POOR Jimmy Barnes is having a little trouble with the old ticker, and we wish him well for a speedy recovery, and are assured the Cold Chisel reunion tour for October and November will proceed.

But it underlines the fact that while Barnesy is a man of late middle age, so are many of his fans, who've grown old with him. The fact he's playing at four wineries in his coming tour, a long way from the sweaty pubs of his youth, would also point to a different sort of fan from those who went to the Star Hotel in Newcastle circa 1978. But apparently West Australian police are concerned about the sort of patron being attracted to the winery gig on November 26 at Sandalford Winery near Margaret River, and are expecting an influx of bikies and a "tough crowd", despite Chisel management insisting that its fan base is "more female than you might expect". Sandalford chief executive Grant Brinklow told The West Australian the police were "looking at Cold Chisel with a view that the crowd and the behaviour and the conduct of the band itself is going to be like their Youth in Asia tour", a wild 60-date tour in the early 1980s that would probably be a happy memory for many of its present-day fans, if only they could remember it.

Rough crowd, this

SO just who will be in the tough crowd that police are expecting? Step forward Troy Buswell, WA's Housing Minister and well-known chair-sniffer, squirrel gripper and bra snapper, who seemed unimpressed with the attitude of WA's finest when he spoke on Perth radio 6PR yesterday. "I mean, I'll be there. I want to break out my old black stovepipes, my old desert boots, and I'm going to be in the front few rows, like I was at the AC/DC concert.
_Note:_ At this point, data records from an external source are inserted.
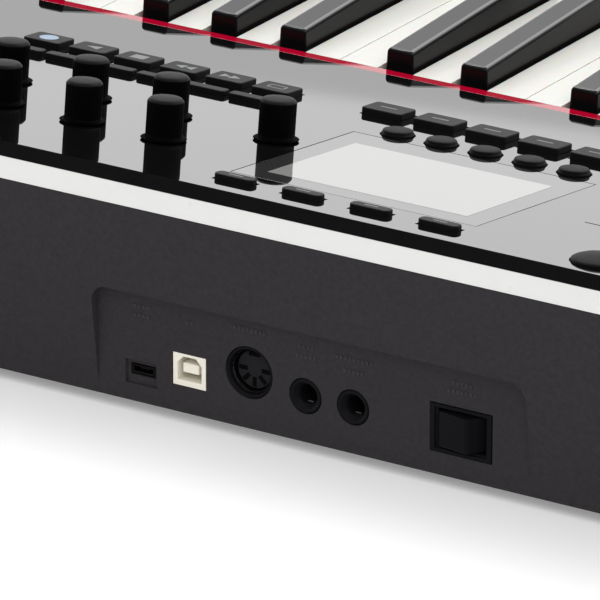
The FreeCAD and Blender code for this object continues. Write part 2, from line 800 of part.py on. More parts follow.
def build_sockets():
    face = "recess_plane"
    shell = box("usb_x - 6.05", f"{face} - 16", "usb_z - 5.35",
                "usb_x + 6.05", f"{face} - 0.2", "usb_z + 5.35")
    mouth = box("usb_x - 4.4", f"{face} - 10", "usb_z - 3.4", "usb_x + 4.4", f"{face} + 1", "usb_z + 4.4")
    tongue = box("usb_x - 2.9", f"{face} - 11", "usb_z - 1.1", "usb_x + 2.9", f"{face} - 1", "usb_z + 2.1")
    finish(fuse([cut(shell, mouth), tongue]), "usb_socket")

    depth = f"{face} - 1.5"
    shell = box("power_x - 4.1", f"{face} - 8", "power_z - 1.4", "power_x + 4.1", depth, "power_z + 1.4")
    mouth = box("power_x - 3.6", f"{face} - 6", "power_z - 0.9", "power_x + 3.6", face, "power_z + 0.9")
    tongue = box("power_x - 2", f"{face} - 7", "power_z - 0.1",
                 "power_x + 2", f"{face} - 2.5", "power_z + 0.4")
    finish(fuse([cut(shell, mouth), tongue]), "power_socket")

    start = ("midi_x", f"{face} - 16", "midi_z")
    shell = cylinder(start, "midi_radius - 0.15", 15.7, "+Y")
    ring = cylinder(("midi_x", f"{face} - 9", "midi_z"), "midi_radius - 1.1", 12, "+Y")
    core = cylinder(start, 6.2, 12.7, "+Y")
    pins = []
    for turn in (-90, -45, 0, 45, 90):
        across = f"midi_x + {PIN_CIRCLE} * sin({turn})"
        level = f"midi_z - {PIN_CIRCLE} * cos({turn})"
        pins.append(cylinder((across, f"{face} - 9", level), 0.9, 12, "+Y"))
    finish(cut(fuse([cut(shell, ring), core]), fuse(pins)), "midi_socket")

    jacks = []
    for place in ("jack_first_x", "jack_second_x"):
        bush = cylinder((place, f"{face} - 6", "jack_z"), "jack_ring", 6, "+Y")
        block = box(f"{place} - 6.8", f"{face} - jack_length", "jack_z - 6",
                    f"{place} + 6.8", f"{face} - 3.6", "jack_z + 6")
        bore = cylinder((place, f"{face} - jack_length - 1", "jack_z"), "jack_bore", "jack_length + 2", "+Y")
        jacks.append(cut(fuse([bush, block]), bore))
    group("pedal_jacks", jacks)

    bezel = box("switch_x - switch_width / 2", f"{face} - 3", "switch_z - switch_height / 2",
                "switch_x + switch_width / 2", f"{face} + 0.2", "switch_z + switch_height / 2")
    can = box("switch_x - 9.8", f"{face} - 16", "switch_z - 6.8", "switch_x + 9.8", face, "switch_z + 6.8")
    step = box("switch_x - switch_width / 2 + 1.4", f"{face} - 0.7", "switch_z - switch_height / 2 + 1",
               "switch_x + switch_width / 2 - 1.4", f"{face} + 3", "switch_z + switch_height / 2 - 1")
    well = box("switch_x - rocker_width / 2 - 0.5", f"{face} - 9", "switch_z - rocker_height / 2 - 0.5",
               "switch_x + rocker_width / 2 + 0.5", f"{face} + 3", "switch_z + rocker_height / 2 + 0.5")
    finish(cut(fuse([bezel, can]), fuse([step, well])), "switch_housing")


def build_rocker():
    """The rocker turns about an upright axis and rests with its +X half outwards."""
    body = new_body("power_rocker")
    plan = new_sketch(body, "XY_Plane", "-rocker_height / 2")
    polygon(plan, [
        ("-rocker_width / 2 + 1", "-4.6"),
        ("rocker_width / 2 - 1", "-4.6"),
        ("rocker_width / 2 - 0.3", "-1.4"),
        ("1", "2.4"),
        ("-1", "2.4"),
        ("-rocker_width / 2 + 0.3", "-1.4"),
    ])
    extrude(body, "Pad", plan, "rocker_height")
    body.Placement.Rotation = FreeCAD.Rotation(FreeCAD.Vector(0, 0, 1), 1.0)
    body.setExpression(".Placement.Rotation.Angle", expression("rocker_tilt"))
    body.setExpression(".Placement.Base.x", expression("switch_x"))
    body.setExpression(".Placement.Base.y", expression("recess_plane"))
    body.setExpression(".Placement.Base.z", expression("switch_z"))


def build_boards_and_feet():
    finish(box("-72", "94", "11.4", "90", "134", "13"), "main_board")
    feet = []
    for across in (-360, 360):
        for along in (-125, 125):
            feet.append(cylinder((across, along, 0), 9, "foot_height"))
    group("rubber_feet", feet)


build_bottom_case()
build_trim_band()
build_end_blocks()
build_key_slip()
build_top_panel()
build_strip()
build_display()
build_encoders()
build_control_board()
build_fader()
build_key_chassis()
build_keys()
build_wheels()
build_sockets()
build_rocker()
build_boards_and_feet()
build_knobs()
build_dome_button()
build_caps()
build_round_caps()
build_pads()
document.recompute()

for item in document.Objects:
    if "Invalid" in item.State or "Error" in item.State:
        raise RuntimeError(f"{item.Name} ({item.Label}) failed: {item.State}")
for name, thing in subparts:
    if thing.Shape.isNull() or not thing.Shape.isValid():
        raise RuntimeError(f"{name} has no valid shape")

os.makedirs("parts", exist_ok=True)
for name, thing in subparts:
    thing.Shape.exportStep(f"parts/{name}.step")
    print(f"{name}: {len(thing.Shape.Solids)} solids, {thing.Shape.Volume / 1000:.2f} cm3")
print(len(subparts), "sub-parts")
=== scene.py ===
import json
from math import cos, pi, radians

import bmesh
import bpy
from mathutils import Matrix, Vector


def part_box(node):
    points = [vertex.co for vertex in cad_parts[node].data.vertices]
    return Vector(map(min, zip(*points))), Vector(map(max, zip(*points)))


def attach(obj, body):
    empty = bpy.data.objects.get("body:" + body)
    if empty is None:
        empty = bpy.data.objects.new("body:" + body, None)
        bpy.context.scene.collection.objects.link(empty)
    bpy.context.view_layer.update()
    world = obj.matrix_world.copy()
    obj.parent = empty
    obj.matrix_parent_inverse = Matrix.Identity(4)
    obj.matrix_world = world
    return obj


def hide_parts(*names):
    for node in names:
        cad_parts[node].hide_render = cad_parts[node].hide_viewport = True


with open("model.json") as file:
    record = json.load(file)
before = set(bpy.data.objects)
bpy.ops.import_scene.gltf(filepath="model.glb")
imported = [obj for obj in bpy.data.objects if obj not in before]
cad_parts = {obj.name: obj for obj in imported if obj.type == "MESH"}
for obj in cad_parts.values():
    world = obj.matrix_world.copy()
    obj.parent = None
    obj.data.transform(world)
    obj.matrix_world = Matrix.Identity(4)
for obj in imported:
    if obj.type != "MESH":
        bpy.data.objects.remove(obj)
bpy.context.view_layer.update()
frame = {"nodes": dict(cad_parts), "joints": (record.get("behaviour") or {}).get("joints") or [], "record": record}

MM = 0.001
NODES = frame["nodes"]
JOINTS = {joint["child"]: joint for joint in frame["joints"]}
PANEL_NORMAL = Vector(JOINTS["data_knob"]["axis"]).normalized()
UP_SLOPE = PANEL_NORMAL.cross(Vector((1, 0, 0))).normalized()
PANEL_LEVEL = Vector(JOINTS["data_knob"]["pos_m"]).dot(PANEL_NORMAL) / PANEL_NORMAL.z

# The sloping panel's own frame: X along the keys, Y up the slope, Z off its surface
PANEL_TURN = Matrix((Vector((1, 0, 0)), UP_SLOPE, PANEL_NORMAL)).transposed().to_4x4()
PANEL = Matrix.Translation((0, 0, PANEL_LEVEL)) @ PANEL_TURN
# A round piece made about Z, turned so that its open end faces the rear
FACING_REAR = Matrix.Rotation(radians(-90), 4, "X")


# ---------------------------------------------------------------- shader maths


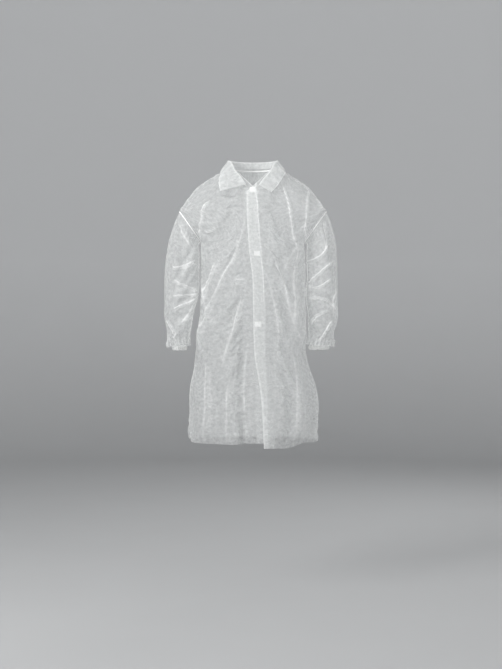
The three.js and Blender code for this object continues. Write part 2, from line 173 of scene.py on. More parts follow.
# %% [markdown]
# A panel is a grid. Each row is one level of the cloth, from one edge to the other, and its
# points are spread evenly along the cloth, so that a pattern or a fold keeps its scale.

# %% Panel grids
ROW_STEP = 3.6
PANEL_TOP = 4
FRONT_COLUMNS, BACK_COLUMNS = 81, 153
UNDERLAP = 7.0        # how far the right front lies behind the left one at the closing edge


def panel(start, end, depth, sign, hem, columns):
    """Rows x columns x 3. x runs as a sine from start to end, y is the face's depth, and each
    row is spread again by its running length."""
    rows = int((PANEL_TOP - hem) / ROW_STEP) // 2 * 2 + 1
    z = np.linspace(PANEL_TOP, hem, rows)[:, None] * np.ones((1, 500))
    t = np.linspace(0, 1, 500)[None, :]
    a, b = start(z), end(z)
    # a row that spans the body eases at both sides, a half panel only at its side seam
    ease = (1 - np.cos(np.pi * t)) / 2 if depth is back_depth else np.sin(t * np.pi / 2)
    x = a + (b - a) * ease
    y = sign * face_depth(x, z, depth)
    run = np.hypot(np.diff(x, axis=1), np.diff(y, axis=1))
    run = np.concatenate([np.zeros((rows, 1)), np.cumsum(run, axis=1)], axis=1)
    grid = np.empty((rows, columns, 3))
    lengths = np.empty((rows, columns))
    for r in range(rows):
        even = np.linspace(0, run[r, -1], columns)
        lengths[r] = even
        grid[r, :, 0] = np.interp(even, run[r], x[r])
        grid[r, :, 1] = np.interp(even, run[r], y[r])
    grid[:, :, 2] = z[:, :1]
    return grid, lengths


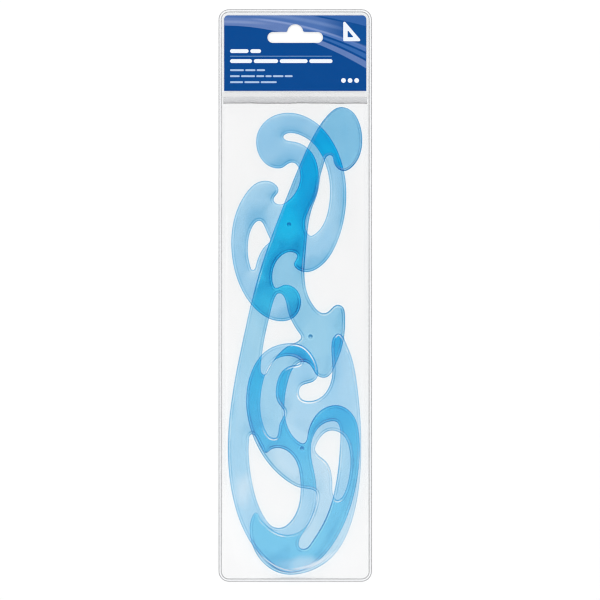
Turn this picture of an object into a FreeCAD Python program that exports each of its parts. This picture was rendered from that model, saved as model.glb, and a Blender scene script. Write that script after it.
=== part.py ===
import FreeCAD, Part
import os

# Three transparent drawing curves in a flat clear wallet that hangs from a peg.
# Millimetres.  The wallet lies on its back: +Z comes up out of its front, +Y runs
# towards the header with the hang slot, +X to the right.  The origin is the middle
# of the wallet's underside.

Vector = FreeCAD.Vector

# ------------------------------------------------------------------------ wallet
WALLET_W = 88.4            # overall, along X
WALLET_H = 330.0           # overall, along Y
WALLET_R = 6.0             # outer corner radius
RIM_W = 1.9                # fused bead round the wallet
RIM_T = 0.60
RIM_ROUND = 0.25           # rounding of the bead's upper edges
HALF_W = WALLET_W / 2
HALF_H = WALLET_H / 2
INNER_HALF_W = HALF_W - RIM_W      # space inside the bead
INNER_HALF_H = HALF_H - RIM_W
INNER_R = WALLET_R - RIM_W

FILM_T = 0.15              # each clear sheet
CARD_T = 0.25              # printed card
CARD_HALF_W = 41.0
CARD_Y0 = 117.9            # lower edge of the card
CARD_Y1 = 161.5            # upper edge of the card
CARD_R = 2.3               # upper corners of the card
CARD_TRIM = 10.0           # rounded blank's extra length, cut off for square corners
CARD_TOP_Z = FILM_T + CARD_T
HEADER_TOP_Z = CARD_TOP_Z + FILM_T

CROSS_Y0 = 114.3           # fused bar across the wallet, just below the card
CROSS_Y1 = 117.2
CROSS_TOP_Z = 0.60

# --------------------------------------------------------------------- hang slot
SLOT_LEN = 32.0            # overall length
SLOT_W = 6.3
SLOT_Y = 148.75            # centre line of the long slot
BUMP_R = 4.6               # round middle
BUMP_Y = 151.75
SLOT_FILLET = 1.0          # where the long slot meets the round middle
BUMP_TOLERANCE = 0.6       # how far in X the meeting corners may lie from BUMP_R

# ---------------------------------------------------------------- drawing curves
CURVE_T = 1.2
BEVEL_W = 1.0              # bevel along every upper edge, across the face
BEVEL_D = 0.45             # and down the side
GATE_R = 1.15              # round gate recess in the upper face
GATE_FLOOR_R = 0.95
GATE_DEPTH = 0.35
STUB_R = 0.45              # cut-off stub left standing in the recess
STUB_H = 0.20
LARGE_GATE = (8.81, -23.61)        # gate recess centres, x and y
SCURVE_GATE = (-3.57, 40.89)
HOOK_GATE = (3.92, -88.00)

LEVEL_GAP = 0.10           # air below, between and above the stacked curves
SCURVE_Z = HEADER_TOP_Z + LEVEL_GAP            # undersides, lowest curve first
LARGE_Z = SCURVE_Z + CURVE_T + LEVEL_GAP
HOOK_Z = LARGE_Z + CURVE_T + LEVEL_GAP

# ------------------------------------------------------ front sheet of the pocket
POCKET_INNER_Z = HOOK_Z + CURVE_T + LEVEL_GAP
POCKET_OUTER_Z = POCKET_INNER_Z + FILM_T
FLANGE_W = 1.0             # flat flange next to the bead
FLANGE_TOP_Z = 2 * FILM_T
TRAY_HALF_W = INNER_HALF_W - FLANGE_W          # foot of the raised part
TRAY_HALF_H = INNER_HALF_H - FLANGE_W
TRAY_R = INNER_R - FLANGE_W
SIDE_LEAN = 1.5            # how far its sides lean in
END_LEAN = 1.0             # how far its ends lean in
HEM_W = 4.0                # folded hem at the pocket's mouth
HEM_INSET = 0.4            # from the sides of the raised front

# ------------------------------------------------------------- cutting tool sizes
CUT_Z0 = -1.0              # cutters start below the wallet
FLAT_CUT_Z1 = 2.0          # and end above its flat parts
POCKET_CUT_Z1 = 20.0       # or above the pocket
TRIM_HALF_W = 50.0         # trimming boxes are wider than the wallet
BLANK_MARGIN = 10.0        # trimming box beyond the card blank's lower edge
HEADER_TRIM_Y0 = -20.0     # below the header sheet's blank, which starts at y = 0
FRONT_TRIM_Y1 = 200.0      # beyond the wallet's upper end
TOLERANCE = 1e-6

# --------------------------------------------------------------- drawing outlines
# Columns are x, y in the wallet's frame.  A closed periodic cubic spline passes
# through the points of each table.
POINTS_PER_EDGE = 6        # spline spans in each edge of a finished outline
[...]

I think it's a little short-sighted to say that the crowd might be unruly," he grumbled. But as today's typical Chisel fan sips a good sauvignon blanc at an up-market winery, we can't help wondering if Chisel will launch into Cheap Wine. Presumably the wine's a bit better now, and Barnsey looks pretty clean-shaven these days as well.

Position on France

FORMER British prime minister Tony Blair granted an audience -- as his publicists put in their advertising material -- to about 400 people in Melbourne yesterday, an eclectic mob that included Anthony Pratt and his mother Jeanne Pratt, former Victorian premier John Brumby, Julia Gillard's head of strategy Nick Reece and Underbelly actor Vince Colosimo. Those who parted with the $1000 a plate -- or $1500 for cocktails and a photo opportunity with Blair -- heard him tell racy stories about his conversations with the Queen, and how his bad French let him down at a joint press conference he held with his French counterpart. When Blair was asked if there were any policies of the French prime minister he wished to emulate, he meant to say: "There are many policies of the French prime minister that I desire to emulate." "But instead I used a word a little wrongly and what I actually say is I desire the French prime minister in many different positions. It was a huge boost to the entente cordiale." Blair said his French counterpart blushed, which was quite sweet.

Law's the thing

FIVE years ago, in what became a typical lawyer's banquet, then foreign minister Alexander Downer and today's chief diplomat Kevin Rudd were locked in mortal combat over the AWB wheat deals scandal. While the politicians slugged it out, the real winners, as they often are in these sort of things, were the legal eagles who made a motza. And so, perhaps drawing from that lesson, a new generation of the Rudds and Downers has taken to the law. As fortune would have it, Edward Downer and Nicholas Rudd, both young litigation practitioners, have found themselves working with Clayton Utz in Sydney. As they sort the legal wheat from the chaff each day, their working quarters, Strewth is told, are just metres apart. Real walls as well as Chinese walls would be useful in this situation.

No worship needed

BEING expelled from the Catholic Church seems to have been a liberating experience for Peter Kennedy, the former Catholic priest who now seems closer to the apparently fictitious bishop in Yes Minister who didn't believe in God and saw Jesus as a postmodern metaphor. Kennedy, who was expelled from the Catholic Church two years ago for conducting services at St Mary's Catholic Church in South Brisbane that were outside the church's approved liturgical practices, told comedian Judith Lucy on ABC television last night that "I do not believe in worshipping God. Whatever God is . . . that God does not need to be worshipped". Kennedy said there was "very little corroborating evidence" for the existence of Jesus, and although he still leads his new congregation, St Mary's in exile (they call themselves SMX) and in prayer, said his own praying style is more like "meditation". Finally, Kennedy still considers himself a Catholic, but not in the "literalist" sense. Yes Minister's Jim Hacker would be impressed.